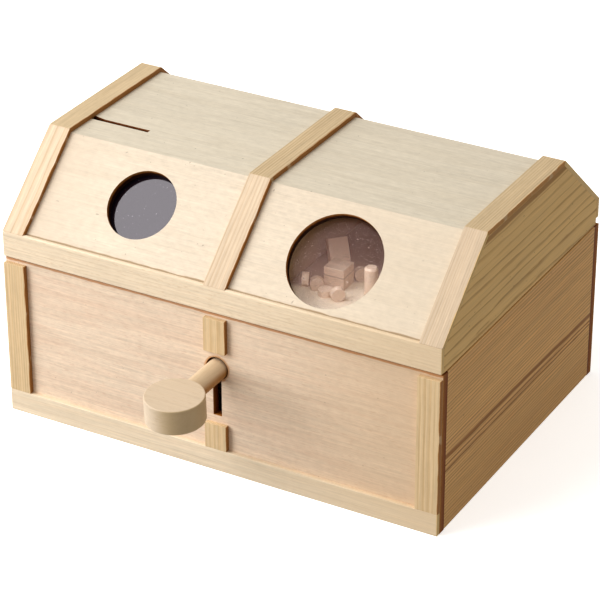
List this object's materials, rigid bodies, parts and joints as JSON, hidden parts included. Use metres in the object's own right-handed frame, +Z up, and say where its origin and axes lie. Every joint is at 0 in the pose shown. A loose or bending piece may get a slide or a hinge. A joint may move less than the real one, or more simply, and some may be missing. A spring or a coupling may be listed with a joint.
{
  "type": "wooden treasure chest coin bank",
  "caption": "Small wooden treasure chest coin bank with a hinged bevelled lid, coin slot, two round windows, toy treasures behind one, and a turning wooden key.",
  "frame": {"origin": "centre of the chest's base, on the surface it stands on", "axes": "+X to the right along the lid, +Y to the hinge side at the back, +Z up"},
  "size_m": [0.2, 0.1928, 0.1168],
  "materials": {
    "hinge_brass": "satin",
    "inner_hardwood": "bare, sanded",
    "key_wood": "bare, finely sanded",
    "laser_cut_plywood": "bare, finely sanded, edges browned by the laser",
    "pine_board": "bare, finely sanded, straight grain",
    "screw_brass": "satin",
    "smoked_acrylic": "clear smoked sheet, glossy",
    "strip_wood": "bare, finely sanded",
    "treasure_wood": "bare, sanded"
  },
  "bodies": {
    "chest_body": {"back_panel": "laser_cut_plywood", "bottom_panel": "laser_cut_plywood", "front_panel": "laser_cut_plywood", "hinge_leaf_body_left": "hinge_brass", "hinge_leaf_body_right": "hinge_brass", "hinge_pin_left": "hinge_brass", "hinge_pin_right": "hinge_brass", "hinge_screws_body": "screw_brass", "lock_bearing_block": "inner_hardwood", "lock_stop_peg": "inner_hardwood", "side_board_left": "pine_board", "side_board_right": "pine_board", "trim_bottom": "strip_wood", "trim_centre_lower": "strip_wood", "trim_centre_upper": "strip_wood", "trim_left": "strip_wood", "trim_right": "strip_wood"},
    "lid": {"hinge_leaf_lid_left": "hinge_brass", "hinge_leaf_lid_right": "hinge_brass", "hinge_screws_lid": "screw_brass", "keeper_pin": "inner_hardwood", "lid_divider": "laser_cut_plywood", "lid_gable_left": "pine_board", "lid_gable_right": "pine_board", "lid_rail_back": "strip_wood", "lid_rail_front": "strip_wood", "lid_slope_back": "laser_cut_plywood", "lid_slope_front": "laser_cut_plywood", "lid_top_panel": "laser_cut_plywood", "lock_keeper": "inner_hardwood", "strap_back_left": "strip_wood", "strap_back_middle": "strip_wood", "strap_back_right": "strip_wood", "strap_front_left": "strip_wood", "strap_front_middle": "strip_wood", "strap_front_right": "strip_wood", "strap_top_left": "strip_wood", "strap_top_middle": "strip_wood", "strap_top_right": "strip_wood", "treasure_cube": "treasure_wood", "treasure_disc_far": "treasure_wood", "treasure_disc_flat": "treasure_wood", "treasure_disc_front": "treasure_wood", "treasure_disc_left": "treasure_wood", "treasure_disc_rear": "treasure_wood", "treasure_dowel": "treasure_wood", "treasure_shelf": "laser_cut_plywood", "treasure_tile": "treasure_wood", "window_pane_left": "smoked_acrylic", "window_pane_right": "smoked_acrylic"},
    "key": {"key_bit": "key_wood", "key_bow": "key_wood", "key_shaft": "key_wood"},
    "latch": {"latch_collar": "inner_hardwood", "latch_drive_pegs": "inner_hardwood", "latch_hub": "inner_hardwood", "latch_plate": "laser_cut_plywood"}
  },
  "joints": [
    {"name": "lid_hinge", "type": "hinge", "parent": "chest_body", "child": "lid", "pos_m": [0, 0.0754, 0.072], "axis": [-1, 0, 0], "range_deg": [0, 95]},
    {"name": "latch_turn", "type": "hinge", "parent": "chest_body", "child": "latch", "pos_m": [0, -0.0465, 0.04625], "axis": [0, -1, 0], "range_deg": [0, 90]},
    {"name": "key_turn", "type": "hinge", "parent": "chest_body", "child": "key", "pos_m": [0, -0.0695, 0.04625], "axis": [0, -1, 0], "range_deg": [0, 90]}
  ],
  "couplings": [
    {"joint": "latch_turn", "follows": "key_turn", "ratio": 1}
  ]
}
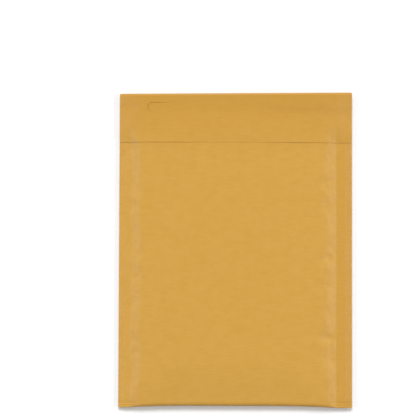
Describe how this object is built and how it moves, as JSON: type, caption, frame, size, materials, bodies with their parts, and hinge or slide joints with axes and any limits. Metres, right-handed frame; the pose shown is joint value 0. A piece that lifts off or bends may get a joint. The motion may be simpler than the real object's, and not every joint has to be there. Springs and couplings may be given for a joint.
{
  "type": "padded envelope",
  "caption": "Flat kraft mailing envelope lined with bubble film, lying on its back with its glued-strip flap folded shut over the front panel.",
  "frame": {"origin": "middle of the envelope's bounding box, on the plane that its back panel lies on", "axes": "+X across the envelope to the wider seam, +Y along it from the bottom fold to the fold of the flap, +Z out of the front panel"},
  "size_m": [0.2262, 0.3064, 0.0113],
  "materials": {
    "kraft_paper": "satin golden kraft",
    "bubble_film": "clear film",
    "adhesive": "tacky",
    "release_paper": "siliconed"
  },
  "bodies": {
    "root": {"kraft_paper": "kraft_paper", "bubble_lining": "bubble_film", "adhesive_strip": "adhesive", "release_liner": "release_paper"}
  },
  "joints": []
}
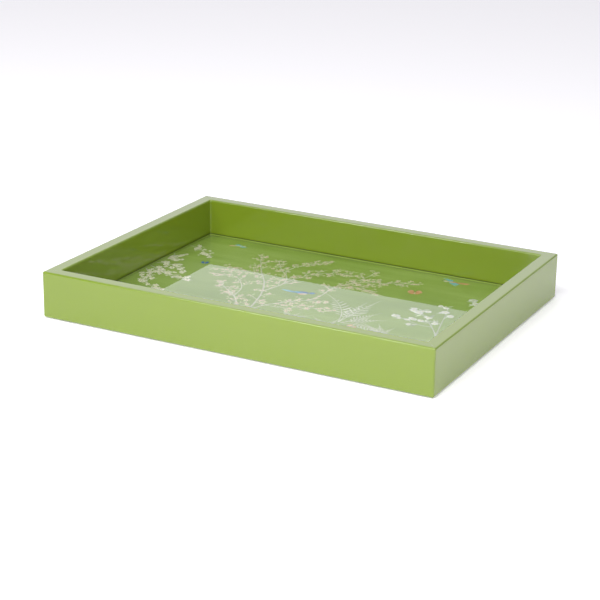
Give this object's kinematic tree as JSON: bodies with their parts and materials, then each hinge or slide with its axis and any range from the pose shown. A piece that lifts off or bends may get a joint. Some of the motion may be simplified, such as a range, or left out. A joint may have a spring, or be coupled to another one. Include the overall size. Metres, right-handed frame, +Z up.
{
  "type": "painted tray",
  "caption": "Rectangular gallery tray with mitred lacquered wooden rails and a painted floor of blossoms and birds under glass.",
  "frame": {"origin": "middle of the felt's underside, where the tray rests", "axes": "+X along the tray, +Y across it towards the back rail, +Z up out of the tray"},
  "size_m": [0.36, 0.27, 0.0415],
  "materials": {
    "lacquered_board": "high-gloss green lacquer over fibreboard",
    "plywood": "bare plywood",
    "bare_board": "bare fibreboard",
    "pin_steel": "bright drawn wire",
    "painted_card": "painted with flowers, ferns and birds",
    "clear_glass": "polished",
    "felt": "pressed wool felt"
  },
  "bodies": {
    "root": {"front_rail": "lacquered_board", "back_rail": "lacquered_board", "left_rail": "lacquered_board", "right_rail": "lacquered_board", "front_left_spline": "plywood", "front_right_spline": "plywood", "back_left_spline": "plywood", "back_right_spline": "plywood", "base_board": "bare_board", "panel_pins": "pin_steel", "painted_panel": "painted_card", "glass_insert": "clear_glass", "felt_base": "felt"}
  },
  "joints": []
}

> _TASK BRIEF_
Each line from the one containing "Give this object's" to the final line of the entries above must be returned exactly, and no other line may appear.

> _EXPECTED ANSWER_
Give this object's kinematic tree as JSON: bodies with their parts and materials, then each hinge or slide with its axis and any range from the pose shown. A piece that lifts off or bends may get a joint. Some of the motion may be simplified, such as a range, or left out. A joint may have a spring, or be coupled to another one. Include the overall size. Metres, right-handed frame, +Z up.
{
  "type": "painted tray",
  "caption": "Rectangular gallery tray with mitred lacquered wooden rails and a painted floor of blossoms and birds under glass.",
  "frame": {"origin": "middle of the felt's underside, where the tray rests", "axes": "+X along the tray, +Y across it towards the back rail, +Z up out of the tray"},
  "size_m": [0.36, 0.27, 0.0415],
  "materials": {
    "lacquered_board": "high-gloss green lacquer over fibreboard",
    "plywood": "bare plywood",
    "bare_board": "bare fibreboard",
    "pin_steel": "bright drawn wire",
    "painted_card": "painted with flowers, ferns and birds",
    "clear_glass": "polished",
    "felt": "pressed wool felt"
  },
  "bodies": {
    "root": {"front_rail": "lacquered_board", "back_rail": "lacquered_board", "left_rail": "lacquered_board", "right_rail": "lacquered_board", "front_left_spline": "plywood", "front_right_spline": "plywood", "back_left_spline": "plywood", "back_right_spline": "plywood", "base_board": "bare_board", "panel_pins": "pin_steel", "painted_panel": "painted_card", "glass_insert": "clear_glass", "felt_base": "felt"}
  },
  "joints": []
}